Here it was this past July.










Is it normal to have to remove bluegreen algae weekly?


----------



## NickM (Jul 28, 2014)

Suddenly dawns on me to verify the plant id. I cannot remember where I got the idea it was a river grape. Hmm... Now that I am looking it up, that seems completely wrong. Does anyone have any idea what it (top pic) might be? Cynanchum?


----------



## CrownMan (Sep 12, 2005)

The plant growing out of the tank on the left looks like Hygrophila angustafolia to me. I have some growing out of my 90G that looks identical except my leaves are a bit narrower. Is that the one you are trying to ID? Got no idea on the other one running the length of the tank.

BlueGreen Algae usually occurs if the nitrates are way too low and is treated by using an aquatic erythromycin antibiotic such as Mardel's Maracyn. I've had that algae once before and it is nasty stuff. Good luck.


----------



## NickM (Jul 28, 2014)

The prolific vine is the one in question. I am just trying to key it now. Without flowers, I am at Cynanchum. Google pics and Shinners' (p282) drawings seem to point to racemosum (Talayote). Thanks for the advice about the BGA. I can test the water today. Hopefully the standard kit is sensitive enough to detect too little nitrate. I know it will pick up too much.

Will the antibiotic hurt fish or invertebrates?

Michael directed me to Polygonia for the upright plant on the left - in the thread below. It keyed to smartweed, P. lapathifolium (willow smartweed). That grew for a while but then stopped flowering and died in late November.

http://tinyurl.com/ko5hnk9

Cynanchum racemosum (vine in the top pic (not sure that's the right id)) does not look to be on the Texas native aquatic list. This one was growing on the waters edge partly submerged. If it is not on the list but is native, is it just a hydroponic thing I am doing? 

Thanks again!!!


----------



## Michael (Jul 20, 2010)

Hi Nick, thanks for the update.

I'm not familiar with _Cynachum racemosum_, but this site shows it as native to our region: http://bonap.net/NAPA/TaxonMaps/Genus/County/Cynanchum

And some photos at this link might confirm the identification: http://www.wildflower.org/plants/result.php?id_plant=CYRAU


----------



## NickM (Jul 28, 2014)

Wow how interesting. The flower looks just like the antelope horns milkweed flower. I love that! Hope it flowers


----------



## devilduck (Sep 7, 2012)

That's a crazy looking light. What is it?


----------



## NickM (Jul 28, 2014)

Its Kessil with the gooseneck arm attachment. Added Canon camcorder lens hood to block stray light. I think its a pretty commonly used light for planted aquarium people.


----------



## Tyrone (Oct 31, 2013)

Nice tank there! Is that acrylic, did you make it yourself?

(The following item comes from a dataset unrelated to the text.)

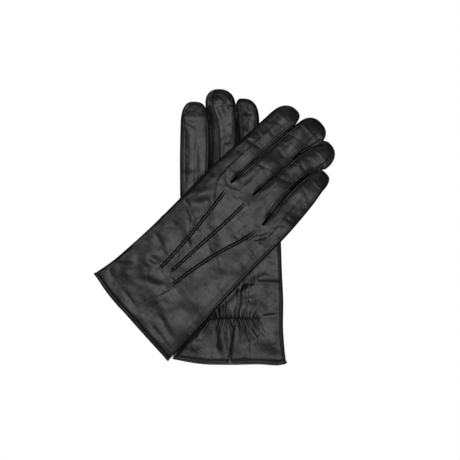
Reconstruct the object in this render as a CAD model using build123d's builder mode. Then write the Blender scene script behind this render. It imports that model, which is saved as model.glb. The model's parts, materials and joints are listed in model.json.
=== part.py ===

Sent from my iPhone using Tapatalk


----------



## NickM (Jul 28, 2014)

I love this tank. It a ready-made 5gal frag swap tank. Came from here (minus the goofy-looking light).

http://premiumaquatics.com/products/geo-frag-swap-tank-wpump.html

Really a lucky find. I was looking for just these dimensions. Was wanting something like a touch tank, with a large exposed surface and minimal height.

It comes with a small attached Cobalt power head and built in spray bar. Plumbing is hidden behind a painted piece of foam board. The circulation really seems to help everything in it. The thing even has a drain tube for really quick partial water changes.

Just battling endlessly with bluegreen algae. It seems to love the environment too.


----------